Source material >>

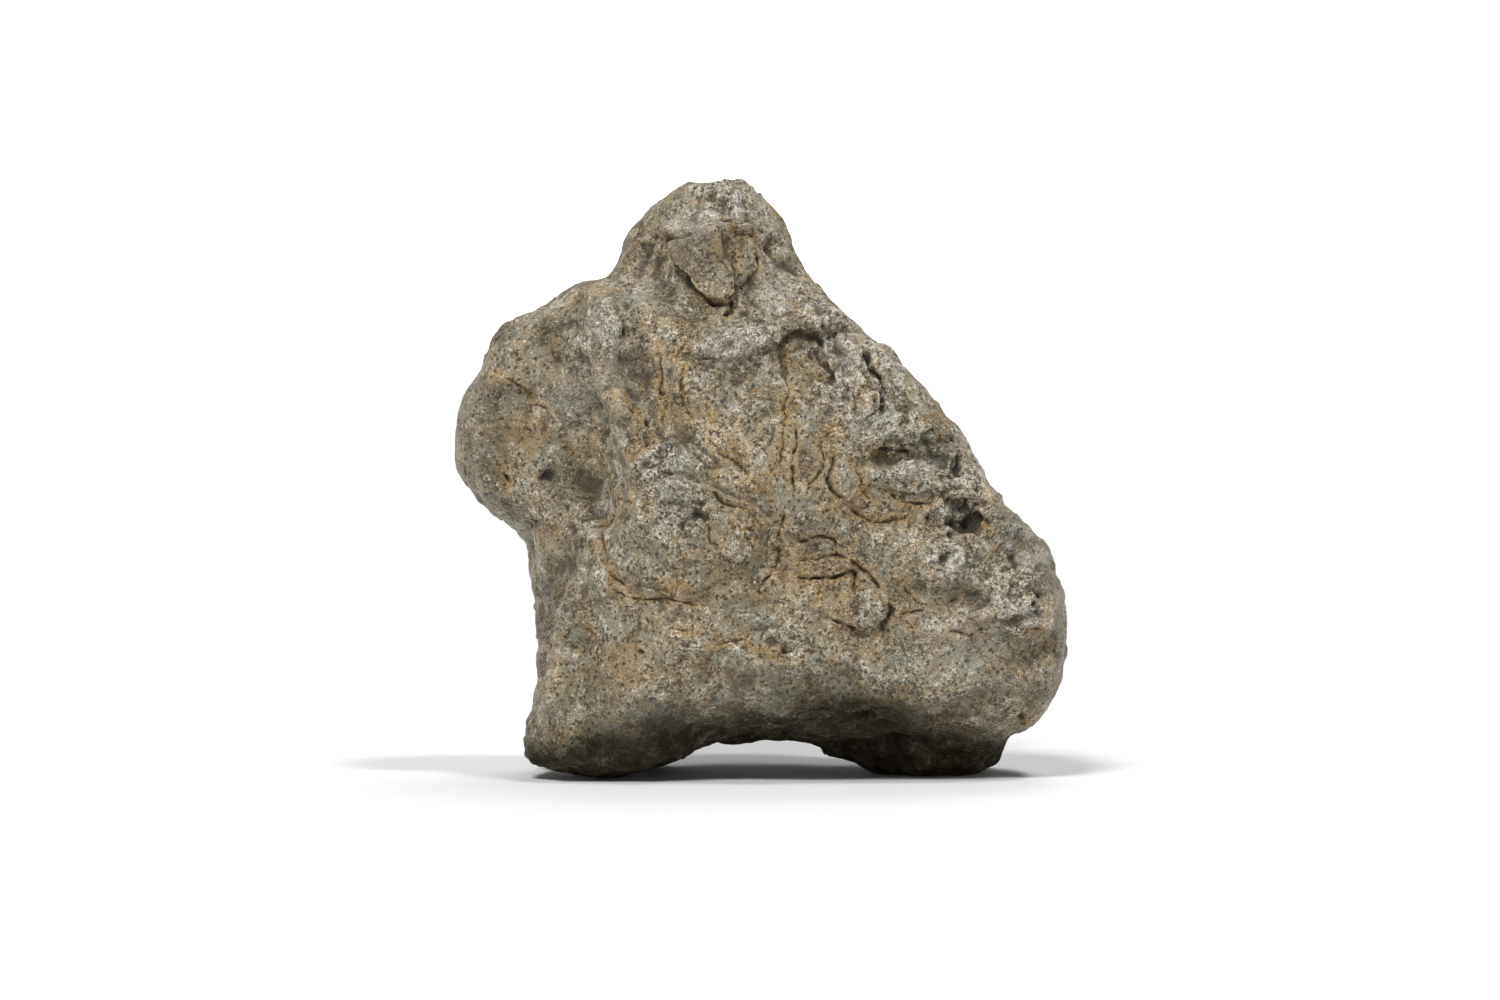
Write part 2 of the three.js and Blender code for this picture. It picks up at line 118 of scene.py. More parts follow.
# Front of the stone. All places are [across, up] as seen in the front view, at the scale of the
# origin. Cracks: half width, depth and path.
CRACKS = [
    (0.075, 0.34, [(-3.67, 22.3), (-3.6, 21.85), (-3.4, 21.4), (-3.1, 21.05), (-2.8, 20.7),
                   (-2.55, 20.25), (-2.2, 19.75), (-1.85, 19.55), (-1.5, 19.55)]),
    (0.10, 0.36, [(-1.2, 19.95), (-1.1, 19.4), (-1.5, 19)]),
    (0.12, 0.34, [(-3.7, 22.4), (-3.65, 21.9), (-3.5, 21.3)]),
    (0.09, 0.28, [(-4.2, 22.3), (-4.2, 21.7)]),
    (0.06, 0.22, [(-1.75, 22.45), (-1.65, 22.1), (-1.7, 21.6)]),
    (0.06, 0.24, [(-1.35, 21.75), (-1.25, 21.3), (-1.1, 20.9)]),
    (0.06, 0.20, [(-1.15, 22.6), (-0.95, 22.3), (-0.65, 22.15), (-0.4, 22.2)]),
    (0.05, 0.16, [(0, 22), (-0.05, 21.3), (-0.15, 20.9)]),
    (0.06, 0.20, [(-4.15, 17.8), (-4.2, 17.2), (-4.25, 16.1), (-4.1, 15.8), (-3.9, 15.8)]),
    (0.05, 0.16, [(-3.15, 18), (-3.35, 17.5), (-3.6, 17.2)]),
    (0.06, 0.20, [(-3.1, 17.2), (-3.15, 16.8), (-3.3, 16.4), (-3.2, 15.6), (-3.1, 15.15), (-2.9, 14.8)]),
    (0.05, 0.14, [(-3.9, 15.5), (-4.1, 14.6)]),
    (0.04, 0.10, [(-2.1, 15.3), (-2.1, 14)]),
    (0.06, 0.16, [(-5.8, 15.6), (-5.1, 14.95)]),
    (0.06, 0.16, [(-5.4, 13.2), (-5.05, 13.4), (-4.45, 13.9)]),
    (0.06, 0.24, [(1, 14.4), (0.9, 13.6), (0.75, 12.9), (0.4, 12.4)]),
    (0.07, 0.28, [(1.5, 14.45), (1.55, 13.75), (1.3, 13), (1.4, 12.5), (1.45, 11.85)]),
    (0.05, 0.18, [(1.2, 17.6), (1.1, 16.6), (1.2, 15.8), (1, 15.2), (1.05, 14.6)]),
    (0.05, 0.18, [(3, 14.4), (2.6, 13.8), (2.7, 13.2), (2.5, 12.5), (2, 11.9)]),
    (0.045, 0.14, [(-2.2, 14), (-1.5, 13.3), (-0.9, 12.9), (-0.4, 12.2), (0.2, 11.8)]),
    (0.05, 0.16, [(-6.3, 7.6), (-5.2, 7.2), (-4, 7.3), (-2.6, 7)]),
    (0.045, 0.14, [(5.9, 8.1), (6.3, 7.4), (7.2, 7), (8.3, 7.3)]),
    (0.045, 0.14, [(-2, 5.3), (-0.8, 5.6), (-0.1, 5.2)]),
    (0.05, 0.16, [(5.4, 11.8), (5.9, 11.3), (6.9, 11.2), (7.6, 11.5)]),
    (0.05, 0.16, [(-10.9, 16.6), (-9.9, 16.2), (-9.3, 15.4), (-8.4, 15)]),
    (0.07, 0.28, [(3.05, 13.35), (2.9, 12.25), (3, 11.75), (3.5, 11.4), (4.5, 10.55),
                  (5.1, 10.5), (6.1, 10.7)]),
    (0.06, 0.22, [(3.9, 12.85), (4.2, 12.25), (4.4, 11.65), (4.8, 11.25)]),
    (0.05, 0.16, [(-0.6, 12.6), (-0.6, 12.3)]),
    (0.07, 0.20, [(2.6, 10.95), (3.1, 11.05)]),
    (0.07, 0.24, [(-2, 11.7), (-1.6, 11.25), (-0.95, 11.1), (-0.4, 11)]),
    (0.06, 0.20, [(-1.1, 10.4), (-0.8, 10.1), (-0.4, 10.25), (0, 10.4)]),
    (0.06, 0.18, [(-0.8, 10.1), (-0.4, 9.6), (-0.2, 9.2)]),
    (0.07, 0.22, [(-2.3, 10.4), (-2.1, 10.1), (-2.05, 9.6), (-1.6, 9.65)]),
    (0.075, 0.26, [(0.5, 11.25), (0.9, 10.7), (0.85, 9.95), (0.75, 8.75), (0.3, 8.1), (0, 7.75),
                   (0, 7.4)]),
    (0.07, 0.22, [(-5.3, 11.6), (-4.6, 11.65)]),
    (0.07, 0.22, [(1.6, 9.65), (2.35, 9.85), (3.1, 9.8), (3.1, 9.35)]),
    (0.075, 0.26, [(1.5, 8.9), (2.25, 8.85), (3.1, 9.1), (3.9, 8.75), (4.6, 8.2), (4.95, 7.75)]),
    (0.075, 0.26, [(1.5, 8.15), (2.45, 8.1), (3.35, 8.25), (3.9, 8.45), (3.9, 7.45)]),
    (0.06, 0.20, [(2.45, 7.75), (2.3, 6.95)]),
    (0.07, 0.22, [(2.9, 6.45), (3.6, 6.3), (4.15, 5.9)]),
    (0.15, 0.55, [(5.4, 7.15), (5.5, 6.65), (5.2, 6.15), (4.9, 5.85)]),
    (0.06, 0.18, [(5.7, 6.6), (6.95, 6.85)]),
    (0.06, 0.16, [(6.2, 6.45), (6.4, 5.9)]),
    (0.07, 0.22, [(7.8, 6.1), (8.6, 5.95), (9.45, 6.1)]),
    (0.06, 0.18, [(11.1, 6.1), (11.75, 6.1)]),
    (0.08, 0.24, [(-5.3, 11.35), (-5.95, 11.2), (-6.25, 11.1), (-6.45, 10.35), (-6.4, 9.2),
                  (-6.1, 8.2), (-5.55, 7.8)]),
    (0.10, 0.30, [(2.5, 17.3), (2.9, 16.85)]),
    (0.08, 0.24, [(4.1, 17.8), (4.75, 16.8), (4.95, 16.4), (5.05, 15.55)]),
    (0.07, 0.20, [(4.25, 16.05), (4.25, 15.35)]),
    (0.12, 0.30, [(4.6, 13.25), (5.55, 13.4), (6.25, 13.3)]),
    (0.10, 0.28, [(-8.4, 5.6), (-8.5, 4.75), (-8.55, 3.85)]),
    (0.12, 0.26, [(-10.9, 12.9), (-10.45, 11.9)]),
    (0.10, 0.22, [(-3.5, 6), (-3.1, 5.9), (-2.65, 6)]),
    (0.14, 0.34, [(0.55, 17.7), (1.15, 18), (1.85, 18.4)]),
]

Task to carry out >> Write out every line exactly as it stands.

The result >>
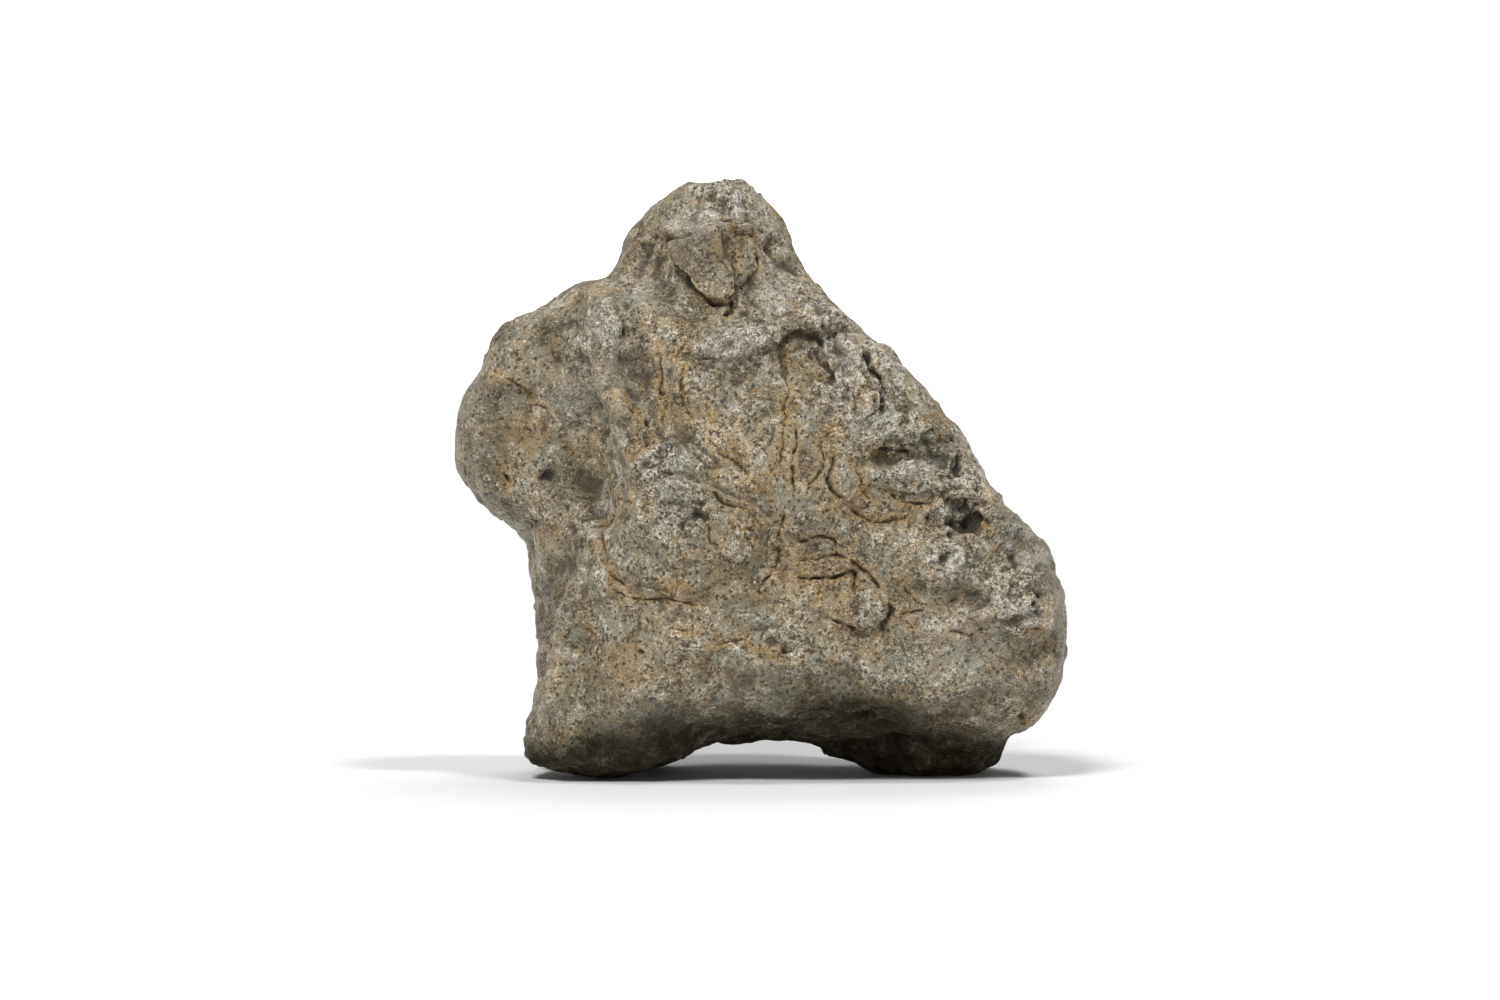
Write part 2 of the three.js and Blender code for this picture. It picks up at line 118 of scene.py. More parts follow.
# Front of the stone. All places are [across, up] as seen in the front view, at the scale of the
# origin. Cracks: half width, depth and path.
CRACKS = [
    (0.075, 0.34, [(-3.67, 22.3), (-3.6, 21.85), (-3.4, 21.4), (-3.1, 21.05), (-2.8, 20.7),
                   (-2.55, 20.25), (-2.2, 19.75), (-1.85, 19.55), (-1.5, 19.55)]),
    (0.10, 0.36, [(-1.2, 19.95), (-1.1, 19.4), (-1.5, 19)]),
    (0.12, 0.34, [(-3.7, 22.4), (-3.65, 21.9), (-3.5, 21.3)]),
    (0.09, 0.28, [(-4.2, 22.3), (-4.2, 21.7)]),
    (0.06, 0.22, [(-1.75, 22.45), (-1.65, 22.1), (-1.7, 21.6)]),
    (0.06, 0.24, [(-1.35, 21.75), (-1.25, 21.3), (-1.1, 20.9)]),
    (0.06, 0.20, [(-1.15, 22.6), (-0.95, 22.3), (-0.65, 22.15), (-0.4, 22.2)]),
    (0.05, 0.16, [(0, 22), (-0.05, 21.3), (-0.15, 20.9)]),
    (0.06, 0.20, [(-4.15, 17.8), (-4.2, 17.2), (-4.25, 16.1), (-4.1, 15.8), (-3.9, 15.8)]),
    (0.05, 0.16, [(-3.15, 18), (-3.35, 17.5), (-3.6, 17.2)]),
    (0.06, 0.20, [(-3.1, 17.2), (-3.15, 16.8), (-3.3, 16.4), (-3.2, 15.6), (-3.1, 15.15), (-2.9, 14.8)]),
    (0.05, 0.14, [(-3.9, 15.5), (-4.1, 14.6)]),
    (0.04, 0.10, [(-2.1, 15.3), (-2.1, 14)]),
    (0.06, 0.16, [(-5.8, 15.6), (-5.1, 14.95)]),
    (0.06, 0.16, [(-5.4, 13.2), (-5.05, 13.4), (-4.45, 13.9)]),
    (0.06, 0.24, [(1, 14.4), (0.9, 13.6), (0.75, 12.9), (0.4, 12.4)]),
    (0.07, 0.28, [(1.5, 14.45), (1.55, 13.75), (1.3, 13), (1.4, 12.5), (1.45, 11.85)]),
    (0.05, 0.18, [(1.2, 17.6), (1.1, 16.6), (1.2, 15.8), (1, 15.2), (1.05, 14.6)]),
    (0.05, 0.18, [(3, 14.4), (2.6, 13.8), (2.7, 13.2), (2.5, 12.5), (2, 11.9)]),
    (0.045, 0.14, [(-2.2, 14), (-1.5, 13.3), (-0.9, 12.9), (-0.4, 12.2), (0.2, 11.8)]),
    (0.05, 0.16, [(-6.3, 7.6), (-5.2, 7.2), (-4, 7.3), (-2.6, 7)]),
    (0.045, 0.14, [(5.9, 8.1), (6.3, 7.4), (7.2, 7), (8.3, 7.3)]),
    (0.045, 0.14, [(-2, 5.3), (-0.8, 5.6), (-0.1, 5.2)]),
    (0.05, 0.16, [(5.4, 11.8), (5.9, 11.3), (6.9, 11.2), (7.6, 11.5)]),
    (0.05, 0.16, [(-10.9, 16.6), (-9.9, 16.2), (-9.3, 15.4), (-8.4, 15)]),
    (0.07, 0.28, [(3.05, 13.35), (2.9, 12.25), (3, 11.75), (3.5, 11.4), (4.5, 10.55),
                  (5.1, 10.5), (6.1, 10.7)]),
    (0.06, 0.22, [(3.9, 12.85), (4.2, 12.25), (4.4, 11.65), (4.8, 11.25)]),
    (0.05, 0.16, [(-0.6, 12.6), (-0.6, 12.3)]),
    (0.07, 0.20, [(2.6, 10.95), (3.1, 11.05)]),
    (0.07, 0.24, [(-2, 11.7), (-1.6, 11.25), (-0.95, 11.1), (-0.4, 11)]),
    (0.06, 0.20, [(-1.1, 10.4), (-0.8, 10.1), (-0.4, 10.25), (0, 10.4)]),
    (0.06, 0.18, [(-0.8, 10.1), (-0.4, 9.6), (-0.2, 9.2)]),
    (0.07, 0.22, [(-2.3, 10.4), (-2.1, 10.1), (-2.05, 9.6), (-1.6, 9.65)]),
    (0.075, 0.26, [(0.5, 11.25), (0.9, 10.7), (0.85, 9.95), (0.75, 8.75), (0.3, 8.1), (0, 7.75),
                   (0, 7.4)]),
    (0.07, 0.22, [(-5.3, 11.6), (-4.6, 11.65)]),
    (0.07, 0.22, [(1.6, 9.65), (2.35, 9.85), (3.1, 9.8), (3.1, 9.35)]),
    (0.075, 0.26, [(1.5, 8.9), (2.25, 8.85), (3.1, 9.1), (3.9, 8.75), (4.6, 8.2), (4.95, 7.75)]),
    (0.075, 0.26, [(1.5, 8.15), (2.45, 8.1), (3.35, 8.25), (3.9, 8.45), (3.9, 7.45)]),
    (0.06, 0.20, [(2.45, 7.75), (2.3, 6.95)]),
    (0.07, 0.22, [(2.9, 6.45), (3.6, 6.3), (4.15, 5.9)]),
    (0.15, 0.55, [(5.4, 7.15), (5.5, 6.65), (5.2, 6.15), (4.9, 5.85)]),
    (0.06, 0.18, [(5.7, 6.6), (6.95, 6.85)]),
    (0.06, 0.16, [(6.2, 6.45), (6.4, 5.9)]),
    (0.07, 0.22, [(7.8, 6.1), (8.6, 5.95), (9.45, 6.1)]),
    (0.06, 0.18, [(11.1, 6.1), (11.75, 6.1)]),
    (0.08, 0.24, [(-5.3, 11.35), (-5.95, 11.2), (-6.25, 11.1), (-6.45, 10.35), (-6.4, 9.2),
                  (-6.1, 8.2), (-5.55, 7.8)]),
    (0.10, 0.30, [(2.5, 17.3), (2.9, 16.85)]),
    (0.08, 0.24, [(4.1, 17.8), (4.75, 16.8), (4.95, 16.4), (5.05, 15.55)]),
    (0.07, 0.20, [(4.25, 16.05), (4.25, 15.35)]),
    (0.12, 0.30, [(4.6, 13.25), (5.55, 13.4), (6.25, 13.3)]),
    (0.10, 0.28, [(-8.4, 5.6), (-8.5, 4.75), (-8.55, 3.85)]),
    (0.12, 0.26, [(-10.9, 12.9), (-10.45, 11.9)]),
    (0.10, 0.22, [(-3.5, 6), (-3.1, 5.9), (-2.65, 6)]),
    (0.14, 0.34, [(0.55, 17.7), (1.15, 18), (1.85, 18.4)]),
]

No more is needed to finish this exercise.